_Prompt_
Reproduce the complete listing without any deviation.

_Data provided_
════════════════

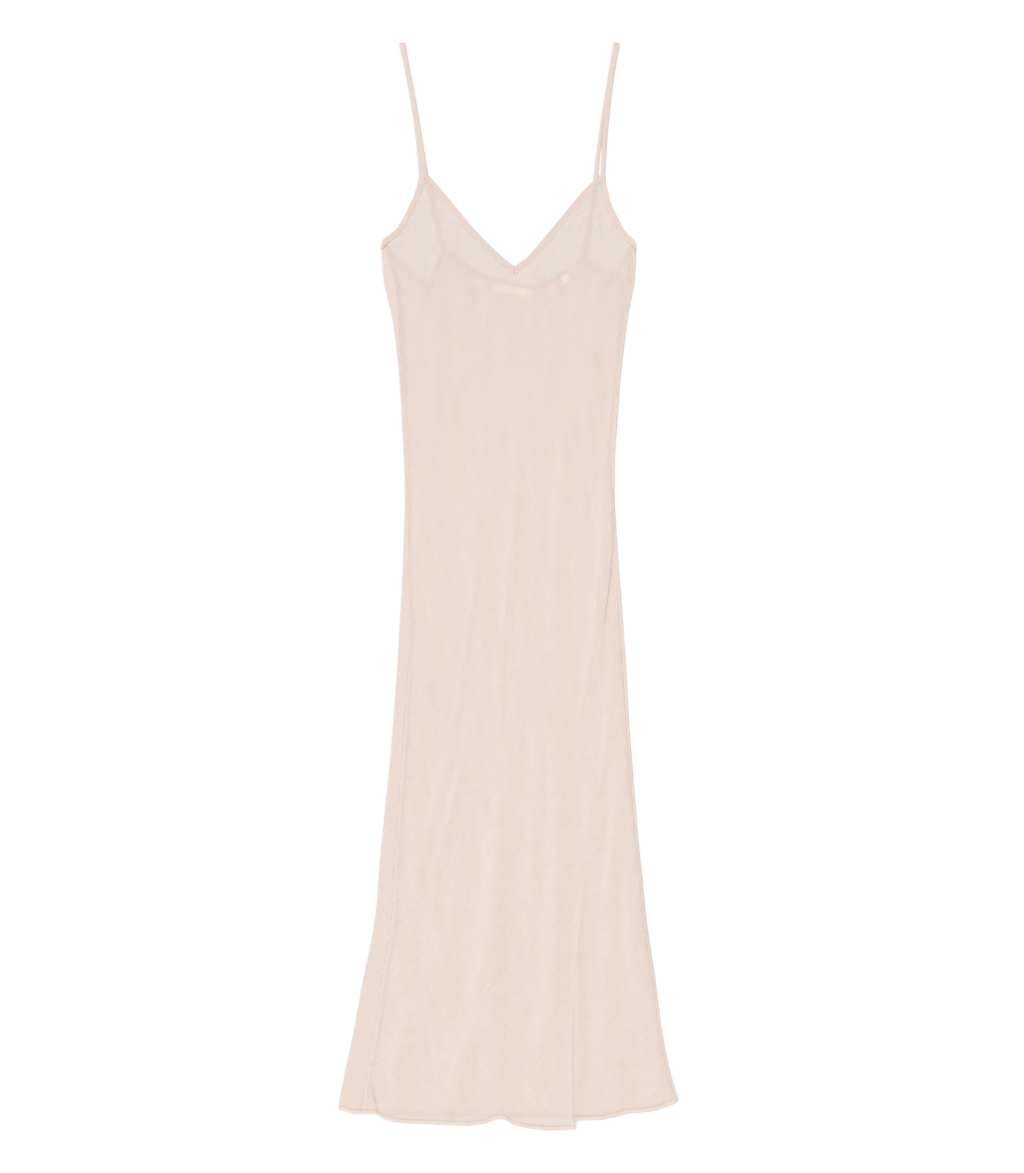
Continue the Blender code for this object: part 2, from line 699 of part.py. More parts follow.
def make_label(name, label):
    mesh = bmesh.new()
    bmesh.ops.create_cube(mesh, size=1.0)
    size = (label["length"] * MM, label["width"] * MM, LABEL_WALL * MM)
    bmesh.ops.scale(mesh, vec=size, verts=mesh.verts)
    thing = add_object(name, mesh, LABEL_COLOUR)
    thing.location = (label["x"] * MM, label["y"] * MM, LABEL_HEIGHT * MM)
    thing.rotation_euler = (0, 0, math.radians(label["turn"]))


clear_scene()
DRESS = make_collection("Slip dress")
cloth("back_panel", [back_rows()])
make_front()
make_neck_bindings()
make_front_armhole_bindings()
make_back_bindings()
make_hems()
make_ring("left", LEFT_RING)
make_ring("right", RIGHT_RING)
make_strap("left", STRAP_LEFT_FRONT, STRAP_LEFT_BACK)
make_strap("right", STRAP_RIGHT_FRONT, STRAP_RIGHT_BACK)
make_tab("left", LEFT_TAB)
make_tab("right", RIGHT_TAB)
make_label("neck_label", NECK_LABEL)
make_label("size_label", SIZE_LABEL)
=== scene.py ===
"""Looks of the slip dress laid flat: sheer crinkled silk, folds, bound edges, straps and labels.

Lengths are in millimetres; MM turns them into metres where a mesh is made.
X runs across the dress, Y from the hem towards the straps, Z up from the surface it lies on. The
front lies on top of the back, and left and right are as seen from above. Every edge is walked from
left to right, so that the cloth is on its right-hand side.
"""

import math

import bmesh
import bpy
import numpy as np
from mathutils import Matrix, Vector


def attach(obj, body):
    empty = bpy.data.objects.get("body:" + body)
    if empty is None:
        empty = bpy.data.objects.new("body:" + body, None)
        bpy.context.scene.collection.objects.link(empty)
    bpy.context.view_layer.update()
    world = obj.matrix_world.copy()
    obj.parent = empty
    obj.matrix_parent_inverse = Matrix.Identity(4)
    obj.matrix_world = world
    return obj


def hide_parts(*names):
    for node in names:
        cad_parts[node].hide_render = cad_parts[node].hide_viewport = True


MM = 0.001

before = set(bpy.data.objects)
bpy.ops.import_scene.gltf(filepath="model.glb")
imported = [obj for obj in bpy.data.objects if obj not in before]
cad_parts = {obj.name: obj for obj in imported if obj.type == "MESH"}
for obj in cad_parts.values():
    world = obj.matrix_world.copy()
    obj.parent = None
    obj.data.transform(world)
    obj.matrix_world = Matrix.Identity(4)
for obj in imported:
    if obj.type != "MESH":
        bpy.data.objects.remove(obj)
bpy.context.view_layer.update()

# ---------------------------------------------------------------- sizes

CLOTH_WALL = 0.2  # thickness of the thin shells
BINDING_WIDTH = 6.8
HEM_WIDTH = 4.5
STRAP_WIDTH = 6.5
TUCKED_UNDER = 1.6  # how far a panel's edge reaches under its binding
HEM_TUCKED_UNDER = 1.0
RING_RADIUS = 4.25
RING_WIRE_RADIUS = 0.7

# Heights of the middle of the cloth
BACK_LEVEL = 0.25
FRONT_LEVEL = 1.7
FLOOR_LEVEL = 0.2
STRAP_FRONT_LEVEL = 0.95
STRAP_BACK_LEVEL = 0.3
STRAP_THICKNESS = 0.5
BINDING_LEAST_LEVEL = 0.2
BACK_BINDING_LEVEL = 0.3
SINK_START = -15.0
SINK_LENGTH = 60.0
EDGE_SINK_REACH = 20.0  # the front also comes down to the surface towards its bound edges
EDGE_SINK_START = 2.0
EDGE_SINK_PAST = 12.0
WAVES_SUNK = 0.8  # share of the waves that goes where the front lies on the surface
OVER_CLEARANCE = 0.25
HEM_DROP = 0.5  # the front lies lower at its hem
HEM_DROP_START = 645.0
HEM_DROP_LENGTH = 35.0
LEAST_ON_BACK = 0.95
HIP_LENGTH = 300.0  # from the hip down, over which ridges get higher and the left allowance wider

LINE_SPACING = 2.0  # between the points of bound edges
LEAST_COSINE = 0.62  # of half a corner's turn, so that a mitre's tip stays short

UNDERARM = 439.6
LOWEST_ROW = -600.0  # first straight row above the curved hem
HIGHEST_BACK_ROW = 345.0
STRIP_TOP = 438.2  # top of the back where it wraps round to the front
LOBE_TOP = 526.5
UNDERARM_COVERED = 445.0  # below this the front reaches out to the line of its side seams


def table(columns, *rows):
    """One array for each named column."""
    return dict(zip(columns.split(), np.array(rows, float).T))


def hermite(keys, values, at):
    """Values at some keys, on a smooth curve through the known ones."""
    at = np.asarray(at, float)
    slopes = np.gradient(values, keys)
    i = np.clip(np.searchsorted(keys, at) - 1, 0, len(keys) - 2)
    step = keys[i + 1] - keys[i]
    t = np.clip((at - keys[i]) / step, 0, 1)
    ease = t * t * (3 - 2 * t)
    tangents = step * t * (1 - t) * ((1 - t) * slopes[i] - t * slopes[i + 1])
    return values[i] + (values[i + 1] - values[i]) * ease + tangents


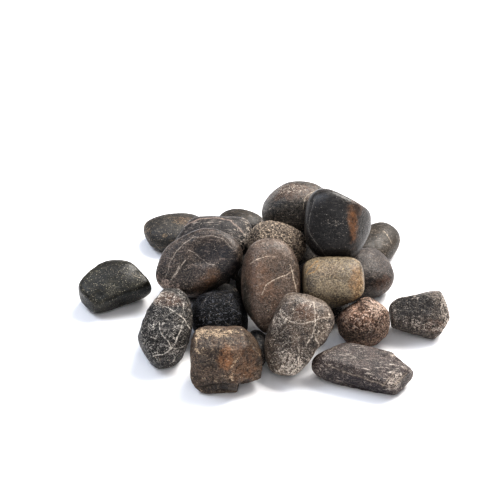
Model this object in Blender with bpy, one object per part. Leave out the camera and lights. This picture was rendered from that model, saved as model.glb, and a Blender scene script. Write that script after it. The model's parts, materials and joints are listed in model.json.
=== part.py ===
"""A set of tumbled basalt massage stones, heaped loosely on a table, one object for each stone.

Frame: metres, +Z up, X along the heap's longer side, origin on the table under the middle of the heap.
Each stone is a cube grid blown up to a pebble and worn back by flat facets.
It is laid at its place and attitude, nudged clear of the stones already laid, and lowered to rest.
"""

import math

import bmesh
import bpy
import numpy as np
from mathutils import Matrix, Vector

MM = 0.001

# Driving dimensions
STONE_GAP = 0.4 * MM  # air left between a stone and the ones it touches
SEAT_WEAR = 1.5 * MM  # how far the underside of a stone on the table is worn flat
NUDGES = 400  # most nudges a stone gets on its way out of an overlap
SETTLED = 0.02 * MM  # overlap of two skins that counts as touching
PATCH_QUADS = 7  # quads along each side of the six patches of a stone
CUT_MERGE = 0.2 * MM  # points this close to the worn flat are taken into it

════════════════

_Result of the task_
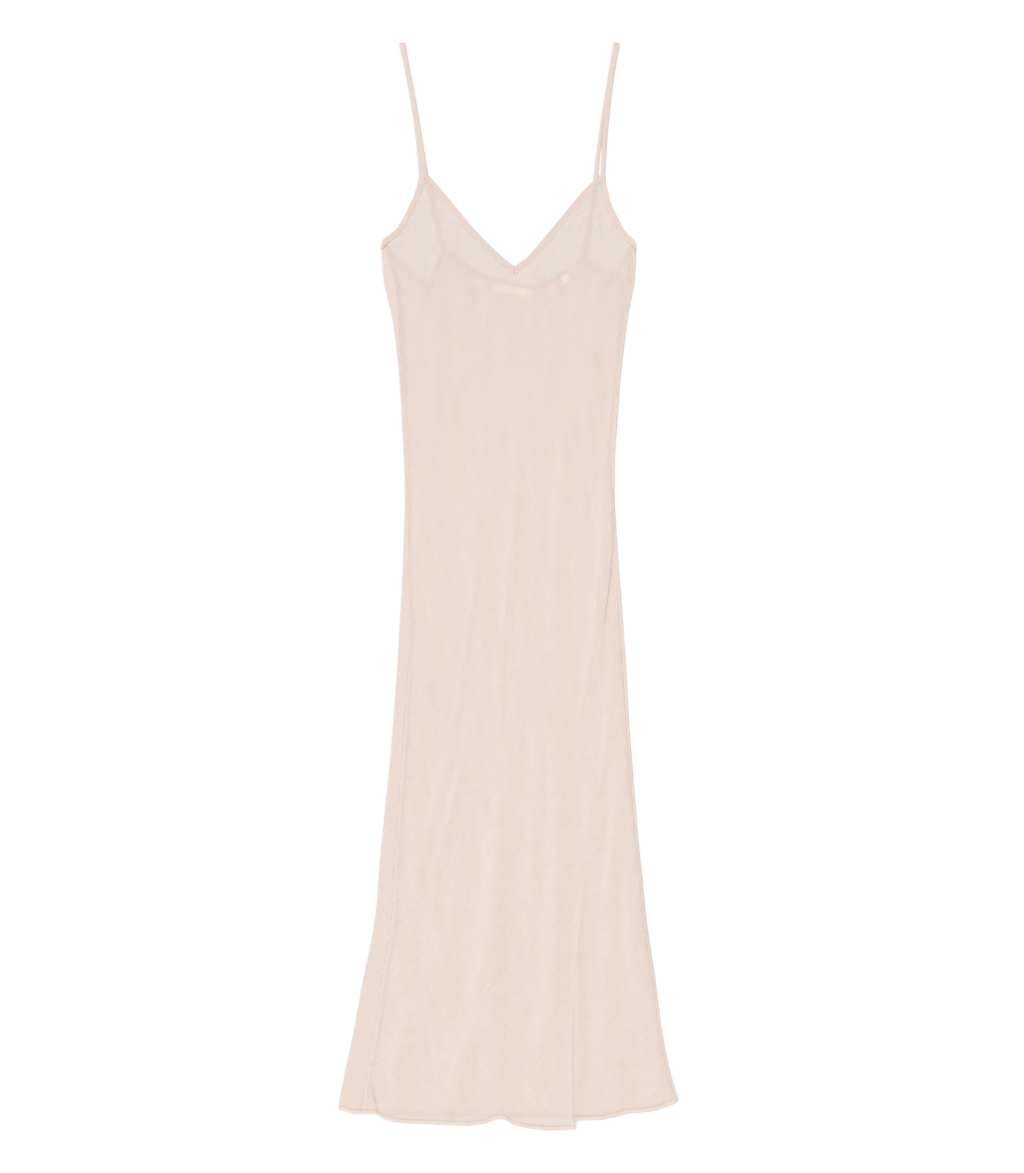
Continue the Blender code for this object: part 2, from line 699 of part.py. More parts follow.
def make_label(name, label):
    mesh = bmesh.new()
    bmesh.ops.create_cube(mesh, size=1.0)
    size = (label["length"] * MM, label["width"] * MM, LABEL_WALL * MM)
    bmesh.ops.scale(mesh, vec=size, verts=mesh.verts)
    thing = add_object(name, mesh, LABEL_COLOUR)
    thing.location = (label["x"] * MM, label["y"] * MM, LABEL_HEIGHT * MM)
    thing.rotation_euler = (0, 0, math.radians(label["turn"]))


clear_scene()
DRESS = make_collection("Slip dress")
cloth("back_panel", [back_rows()])
make_front()
make_neck_bindings()
make_front_armhole_bindings()
make_back_bindings()
make_hems()
make_ring("left", LEFT_RING)
make_ring("right", RIGHT_RING)
make_strap("left", STRAP_LEFT_FRONT, STRAP_LEFT_BACK)
make_strap("right", STRAP_RIGHT_FRONT, STRAP_RIGHT_BACK)
make_tab("left", LEFT_TAB)
make_tab("right", RIGHT_TAB)
make_label("neck_label", NECK_LABEL)
make_label("size_label", SIZE_LABEL)
=== scene.py ===
"""Looks of the slip dress laid flat: sheer crinkled silk, folds, bound edges, straps and labels.

Lengths are in millimetres; MM turns them into metres where a mesh is made.
X runs across the dress, Y from the hem towards the straps, Z up from the surface it lies on. The
front lies on top of the back, and left and right are as seen from above. Every edge is walked from
left to right, so that the cloth is on its right-hand side.
"""

import math

import bmesh
import bpy
import numpy as np
from mathutils import Matrix, Vector


def attach(obj, body):
    empty = bpy.data.objects.get("body:" + body)
    if empty is None:
        empty = bpy.data.objects.new("body:" + body, None)
        bpy.context.scene.collection.objects.link(empty)
    bpy.context.view_layer.update()
    world = obj.matrix_world.copy()
    obj.parent = empty
    obj.matrix_parent_inverse = Matrix.Identity(4)
    obj.matrix_world = world
    return obj


def hide_parts(*names):
    for node in names:
        cad_parts[node].hide_render = cad_parts[node].hide_viewport = True


MM = 0.001

before = set(bpy.data.objects)
bpy.ops.import_scene.gltf(filepath="model.glb")
imported = [obj for obj in bpy.data.objects if obj not in before]
cad_parts = {obj.name: obj for obj in imported if obj.type == "MESH"}
for obj in cad_parts.values():
    world = obj.matrix_world.copy()
    obj.parent = None
    obj.data.transform(world)
    obj.matrix_world = Matrix.Identity(4)
for obj in imported:
    if obj.type != "MESH":
        bpy.data.objects.remove(obj)
bpy.context.view_layer.update()

# ---------------------------------------------------------------- sizes

CLOTH_WALL = 0.2  # thickness of the thin shells
BINDING_WIDTH = 6.8
HEM_WIDTH = 4.5
STRAP_WIDTH = 6.5
TUCKED_UNDER = 1.6  # how far a panel's edge reaches under its binding
HEM_TUCKED_UNDER = 1.0
RING_RADIUS = 4.25
RING_WIRE_RADIUS = 0.7

# Heights of the middle of the cloth
BACK_LEVEL = 0.25
FRONT_LEVEL = 1.7
FLOOR_LEVEL = 0.2
STRAP_FRONT_LEVEL = 0.95
STRAP_BACK_LEVEL = 0.3
STRAP_THICKNESS = 0.5
BINDING_LEAST_LEVEL = 0.2
BACK_BINDING_LEVEL = 0.3
SINK_START = -15.0
SINK_LENGTH = 60.0
EDGE_SINK_REACH = 20.0  # the front also comes down to the surface towards its bound edges
EDGE_SINK_START = 2.0
EDGE_SINK_PAST = 12.0
WAVES_SUNK = 0.8  # share of the waves that goes where the front lies on the surface
OVER_CLEARANCE = 0.25
HEM_DROP = 0.5  # the front lies lower at its hem
HEM_DROP_START = 645.0
HEM_DROP_LENGTH = 35.0
LEAST_ON_BACK = 0.95
HIP_LENGTH = 300.0  # from the hip down, over which ridges get higher and the left allowance wider

LINE_SPACING = 2.0  # between the points of bound edges
LEAST_COSINE = 0.62  # of half a corner's turn, so that a mitre's tip stays short

UNDERARM = 439.6
LOWEST_ROW = -600.0  # first straight row above the curved hem
HIGHEST_BACK_ROW = 345.0
STRIP_TOP = 438.2  # top of the back where it wraps round to the front
LOBE_TOP = 526.5
UNDERARM_COVERED = 445.0  # below this the front reaches out to the line of its side seams


def table(columns, *rows):
    """One array for each named column."""
    return dict(zip(columns.split(), np.array(rows, float).T))


def hermite(keys, values, at):
    """Values at some keys, on a smooth curve through the known ones."""
    at = np.asarray(at, float)
    slopes = np.gradient(values, keys)
    i = np.clip(np.searchsorted(keys, at) - 1, 0, len(keys) - 2)
    step = keys[i + 1] - keys[i]
    t = np.clip((at - keys[i]) / step, 0, 1)
    ease = t * t * (3 - 2 * t)
    tangents = step * t * (1 - t) * ((1 - t) * slopes[i] - t * slopes[i + 1])
    return values[i] + (values[i + 1] - values[i]) * ease + tangents


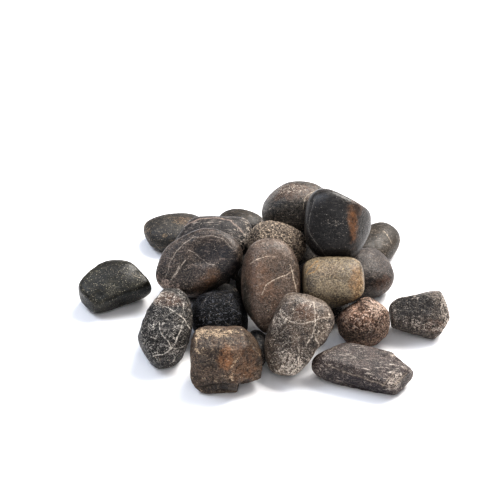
Model this object in Blender with bpy, one object per part. Leave out the camera and lights. This picture was rendered from that model, saved as model.glb, and a Blender scene script. Write that script after it. The model's parts, materials and joints are listed in model.json.
=== part.py ===
"""A set of tumbled basalt massage stones, heaped loosely on a table, one object for each stone.

Frame: metres, +Z up, X along the heap's longer side, origin on the table under the middle of the heap.
Each stone is a cube grid blown up to a pebble and worn back by flat facets.
It is laid at its place and attitude, nudged clear of the stones already laid, and lowered to rest.
"""

import math

import bmesh
import bpy
import numpy as np
from mathutils import Matrix, Vector

MM = 0.001

# Driving dimensions
STONE_GAP = 0.4 * MM  # air left between a stone and the ones it touches
SEAT_WEAR = 1.5 * MM  # how far the underside of a stone on the table is worn flat
NUDGES = 400  # most nudges a stone gets on its way out of an overlap
SETTLED = 0.02 * MM  # overlap of two skins that counts as touching
PATCH_QUADS = 7  # quads along each side of the six patches of a stone
CUT_MERGE = 0.2 * MM  # points this close to the worn flat are taken into it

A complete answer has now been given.